• _Written exercise_:
Keep every line where the word "from" appears; drop the rest.

• _Dataset section_:

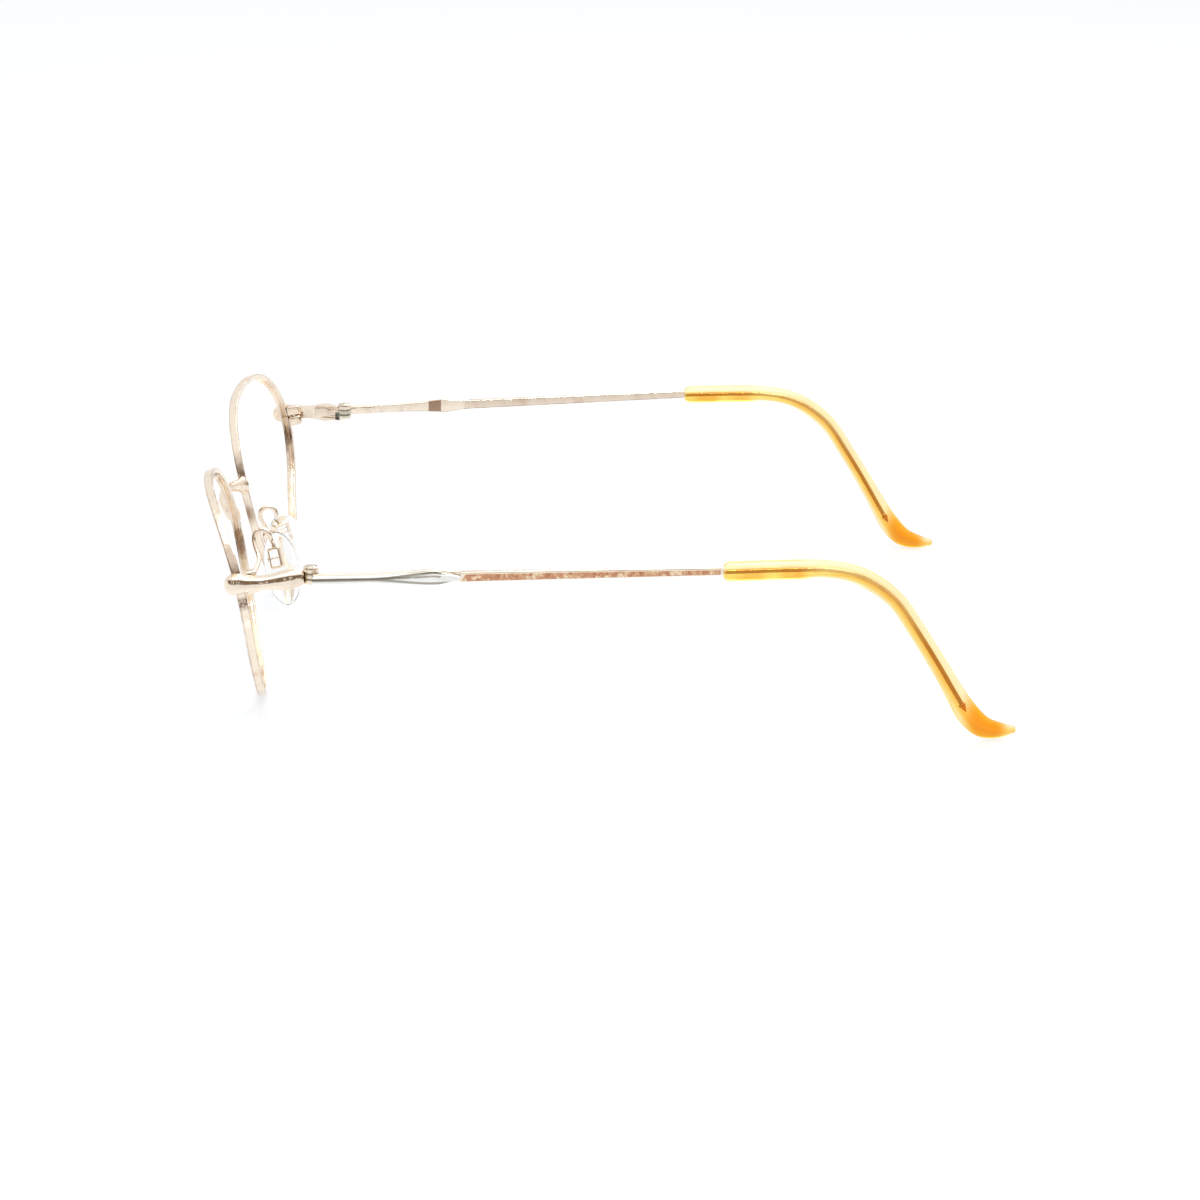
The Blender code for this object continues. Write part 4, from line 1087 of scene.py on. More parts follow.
def rim_mesh():
    """A band with softened edges and a lens groove, open at the lock."""
    outline = rounded(
        [
            (0.0, 0.0, RIM_OUTER_ROUND),
            (0.0, EDGE_LINE, 0.0),
            (0.0, RIM_DEPTH - EDGE_LINE, 0.0),
            (0.0, RIM_DEPTH, RIM_OUTER_ROUND),
            (-EDGE_LINE, RIM_DEPTH, 0.0),
            (-RIM_WALL, RIM_DEPTH, RIM_INNER_ROUND),
            (-RIM_WALL, (RIM_DEPTH + GROOVE_WIDTH) / 2, GROOVE_ROUND),
            (-RIM_WALL + GROOVE_DEPTH, RIM_DEPTH / 2, 0.0),
            (-RIM_WALL, (RIM_DEPTH - GROOVE_WIDTH) / 2, GROOVE_ROUND),
            (-RIM_WALL, 0.0, RIM_INNER_ROUND),
            (-EDGE_LINE, 0.0, 0.0),
        ],
        3,
    )
    slit = LOCK_SLIT / 2 / (RIM_HALF_HEIGHT * math.cos(LOCK_ANGLE))
    start, end = LOCK_ANGLE + slit, LOCK_ANGLE + 2 * math.pi - slit
    turns = [between(start, end, i / RIM_STEPS) for i in range(RIM_STEPS + 1)]
    shape = bmesh.new()
    skin(shape, [[rim_place(turn, v, u) for u, v in outline] for turn in turns])
    # Painted reflections: dark lines along the rim's edges and dark patches on its walls
    paint(shape, "tarnish", [rim_painted_reflection(turn, u, v) for turn in turns for u, v in outline])
    paint(shape, "solder", [rim_solder(turn, u) for turn in turns for u, v in outline])
    return finished("rim", shape, 35.0)


def lock_frame():
    """The lock's middle, from the split and the back of the rim, in the lens's frame."""
    split = rim_outline(LOCK_ANGLE)
    back = lens_point(split, RIM_DEPTH).z - SEAT
    return Vector((split.x - LOCK_WIDTH / 2 - SEAT, split.y, back - LOCK_REACH / 2))


def lock_block(middle, height, side, edge, segments):
    """One half of the lock, above the split or below it."""
    place = middle + Vector((0.0, side * (LOCK_SLIT + height) / 2, 0.0))
    shape = bmesh.new()
    size = (LOCK_WIDTH, height, LOCK_REACH)
    soft_block(shape, size, LENS @ Matrix.Translation(place), edge, segments)
    return finished("lock", shape)


def lock_meshes():
    """The upper block, the lower barrel, and the screw that joins them."""
    middle = lock_frame()
    upper = lock_block(middle, UPPER_LOCK_HEIGHT, 1.0, UPPER_LOCK_ROUND, 4)
    lower = lock_block(middle, LOWER_LOCK_HEIGHT, -1.0, LOWER_LOCK_ROUND, 5)
    foot = LENS @ (middle - Vector((0.0, LOCK_SLIT / 2 + LOWER_LOCK_HEIGHT, 0.0)))
    down = LENS.to_3x3() @ Matrix.Rotation(math.pi / 2, 3, "X")
    seat = cylinder(
        LOCK_HEAD_RADIUS + LOCK_HEAD_ROOM,
        -LOCK_SEAT_REACH,
        LOCK_HEAD_HEIGHT,
        foot,
        down @ Matrix.Rotation(math.pi, 3, "X"),
        40,
    )
    screw = screw_mesh(
        foot,
        down,
        LOCK_HEAD_RADIUS,
        -LOCK_HEAD_HEIGHT,
        0.0,
        LOCK_SCREW_RADIUS,
        LOWER_LOCK_HEIGHT + LOCK_SLIT + UPPER_LOCK_HEIGHT - SEAT * 3,
    )
    return upper, carved(lower, [seat]), screw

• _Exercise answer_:
The Blender code for this object continues. Write part 4, from line 1087 of scene.py on. More parts follow.
    """The lock's middle, from the split and the back of the rim, in the lens's frame."""